MLA for Stettler
- In office 1986–1989
- Preceded by: Graham Harle
- Succeeded by: Don Getty

Personal details
- Born: November 5, 1950 Castor, Alberta
- Died: January 12, 2012 (aged 61) Red Deer, Alberta
- Party: Progressive Conservative Association of Alberta

= Brian C. Downey =

Canadian politician

Brian Clifford Downey (November 5, 1950 – January 12, 2012) was a politician from Alberta, Canada.

Born in Castor, Alberta to Clifford and Doreen Downey, Brian Downey was first elected to the Legislative Assembly of Alberta for the riding of Stettler as a Progressive Conservative member during the 1986 Alberta general election. He served his first term as a backbencher in Don Getty's government. He was re-elected for his second term in 1989.

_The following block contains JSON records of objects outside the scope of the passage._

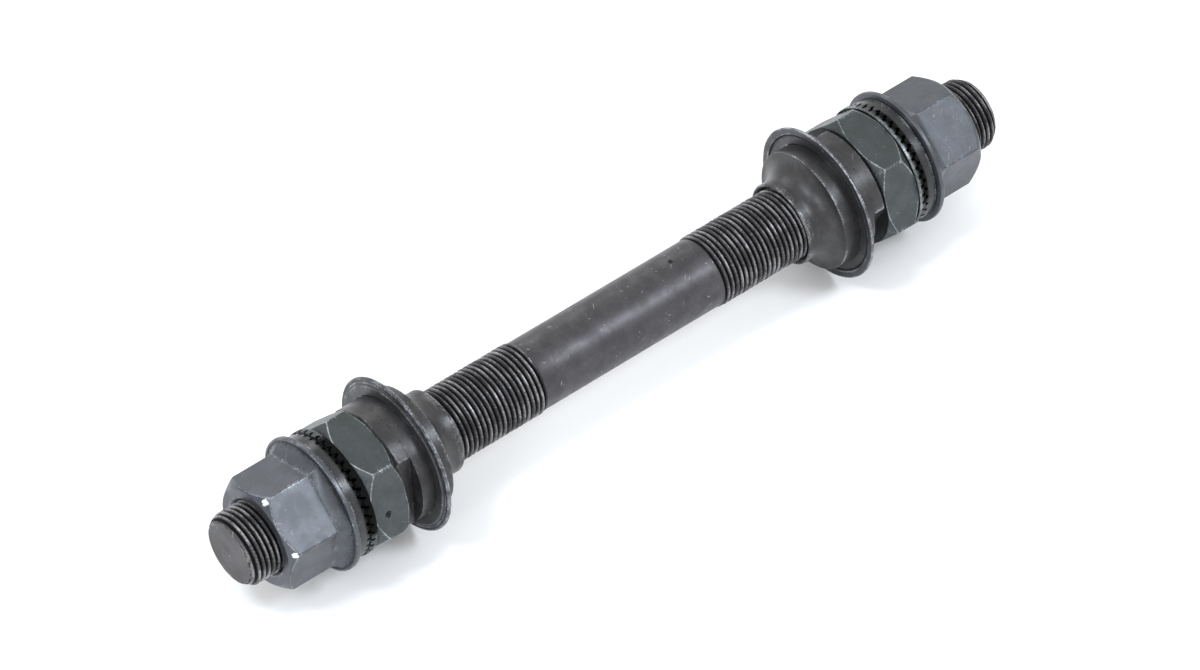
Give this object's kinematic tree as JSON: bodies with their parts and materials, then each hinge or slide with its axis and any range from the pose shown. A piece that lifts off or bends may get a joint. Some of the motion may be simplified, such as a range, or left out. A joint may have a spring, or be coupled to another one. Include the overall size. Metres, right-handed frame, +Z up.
{
  "type": "front hub axle",
  "caption": "Solid threaded axle for a front wheel hub, with flanged axle nuts, washers, toothed locknuts, bearing cones and dust caps.",
  "frame": {"origin": "middle of the axle, on its axis", "axes": "+Y along the axle towards the right end, +Z up, +X square to both"},
  "size_m": [0.03, 0.17, 0.03],
  "materials": {
    "axle_steel": "blackened, lightly worn",
    "cone_steel": "hardened and ground, brownish black",
    "cap_steel": "pressed sheet, blackened",
    "locknut_steel": "blackened, satin",
    "washer_steel": "blackened, rubbed bright in streaks",
    "nut_steel": "phosphated grey"
  },
  "bodies": {
    "axle_set": {"axle": "axle_steel", "left_locknut": "locknut_steel", "right_locknut": "locknut_steel"},
    "left_washer": {"left_washer": "washer_steel"},
    "left_axle_nut": {"left_axle_nut": "nut_steel"},
    "left_dust_cap": {"left_dust_cap": "cap_steel"},
    "left_cone": {"left_cone": "cone_steel"},
    "right_washer": {"right_washer": "washer_steel"},
    "right_axle_nut": {"right_axle_nut": "nut_steel"},
    "right_dust_cap": {"right_dust_cap": "cap_steel"},
    "right_cone": {"right_cone": "cone_steel"}
  },
  "joints": [
    {"name": "left_washer_slide", "type": "slide", "parent": "axle_set", "child": "left_washer", "axis": [0, -1, 0], "range_m": [0, 0.01482]},
    {"name": "left_nut_spin", "type": "hinge", "parent": "left_washer", "child": "left_axle_nut", "pos_m": [0, -0.06, 0], "axis": [0, -1, 0], "range_deg": [0, 5040]},
    {"name": "left_cap_slide", "type": "slide", "parent": "axle_set", "child": "left_dust_cap", "axis": [0, 1, 0], "range_m": [0, 0.01694]},
    {"name": "left_cone_spin", "type": "hinge", "parent": "left_dust_cap", "child": "left_cone", "pos_m": [0, -0.06, 0], "axis": [0, 1, 0], "range_deg": [0, 5760]},
    {"name": "right_washer_slide", "type": "slide", "parent": "axle_set", "child": "right_washer", "axis": [0, 1, 0], "range_m": [0, 0.01482]},
    {"name": "right_nut_spin", "type": "hinge", "parent": "right_washer", "child": "right_axle_nut", "pos_m": [0, 0.06, 0], "axis": [0, 1, 0], "range_deg": [0, 5040]},
    {"name": "right_cap_slide", "type": "slide", "parent": "axle_set", "child": "right_dust_cap", "axis": [0, -1, 0], "range_m": [0, 0.01694]},
    {"name": "right_cone_spin", "type": "hinge", "parent": "right_dust_cap", "child": "right_cone", "pos_m": [0, 0.06, 0], "axis": [0, -1, 0], "range_deg": [0, 5760]}
  ],
  "couplings": [
    {"joint": "left_washer_slide", "follows": "left_nut_spin", "m_per_rad": 0.00016844},
    {"joint": "left_cap_slide", "follows": "left_cone_spin", "m_per_rad": 0.00016844},
    {"joint": "right_washer_slide", "follows": "right_nut_spin", "m_per_rad": 0.00016844},
    {"joint": "right_cap_slide", "follows": "right_cone_spin", "m_per_rad": 0.00016844}
  ]
}
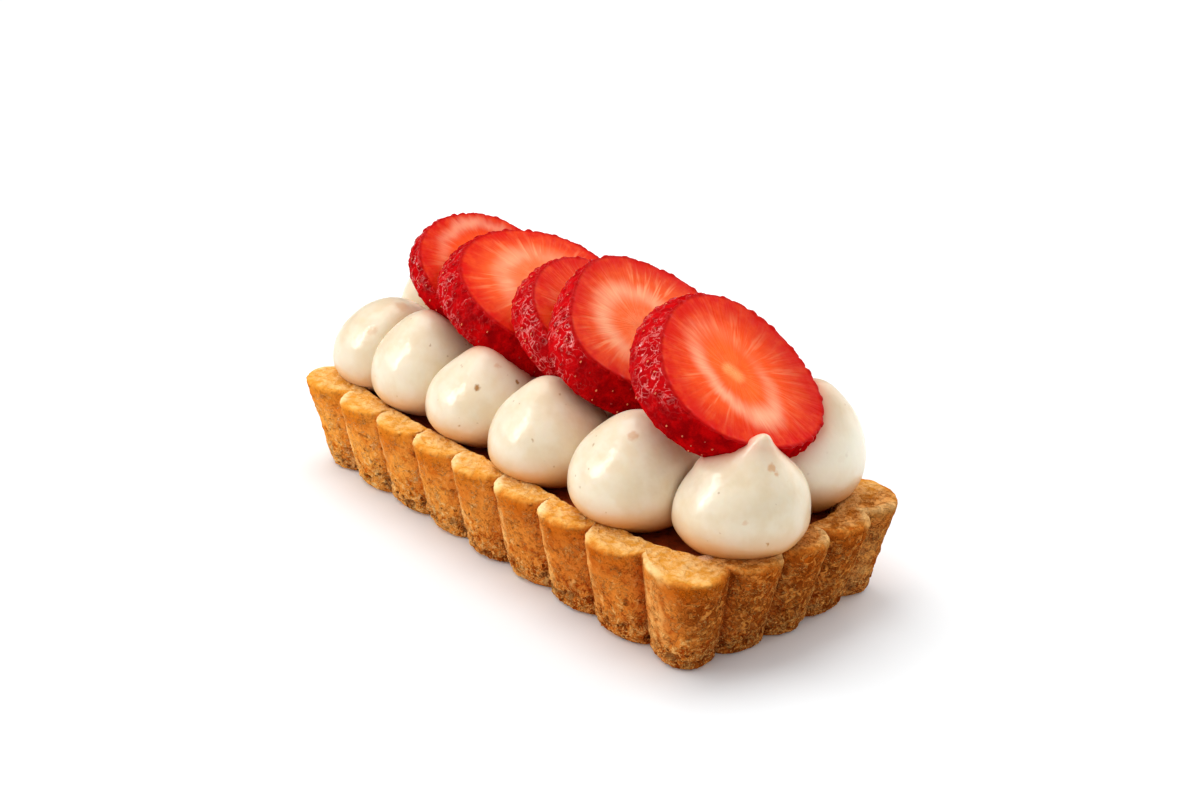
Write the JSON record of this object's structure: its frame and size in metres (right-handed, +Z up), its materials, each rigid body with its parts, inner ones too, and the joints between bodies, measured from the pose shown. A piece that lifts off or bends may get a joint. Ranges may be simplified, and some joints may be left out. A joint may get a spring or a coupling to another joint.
{
  "type": "strawberry tart",
  "caption": "Long fluted shortcrust tart with a dark filling, two rows of piped cream drops and a row of leaning strawberry slices on top.",
  "frame": {"origin": "on the table, under the middle of the case's rectangle", "axes": "+X along the case, towards the end that the strawberry slices' cut faces look to, +Y across the case, +Z up"},
  "size_m": [0.1079, 0.0478, 0.0458],
  "materials": {
    "pastry": null,
    "filling": null,
    "cream": null,
    "strawberry": null
  },
  "bodies": {
    "root": {"tart_shell": "pastry", "filling": "filling", "cream_front_1": "cream", "cream_front_2": "cream", "cream_front_3": "cream", "cream_front_4": "cream", "cream_front_5": "cream", "cream_front_6": "cream", "cream_back_1": "cream", "cream_back_2": "cream", "cream_back_3": "cream", "cream_back_4": "cream", "cream_back_5": "cream", "cream_back_6": "cream", "strawberry_slice_1": "strawberry", "strawberry_slice_2": "strawberry", "strawberry_slice_3": "strawberry", "strawberry_slice_4": "strawberry", "strawberry_slice_5": "strawberry"}
  },
  "joints": []
}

However, during that election, Premier Getty was defeated in his own riding of Edmonton-Whitemud. Downey resigned as the member for Stettler so that Getty could run in a by-election. Under long-standing practice in Westminster systems, if the party leader has no seat, another legislator in their party resigns to give the leader a chance to get into the chamber via a by-election.

After Downey retired from politics he was appointed as enhancement co-ordinator of Alberta Hail and Crop Insurance Corporation. He was later appointed Chairman of the Alberta Grain Commission.

==Personal life==
His father, Cliff, was also a politician, serving as the Progressive Conservative MP for Battle River for one term from 1968 until 1972.

On January 12, 1971, he married Trudy Fuller of Alliance, Alberta, and they returned to Castor to farm. They had two children, Allison and Dustin.

Brian Downey died in Red Deer in 2012, aged 61, after a brief illness.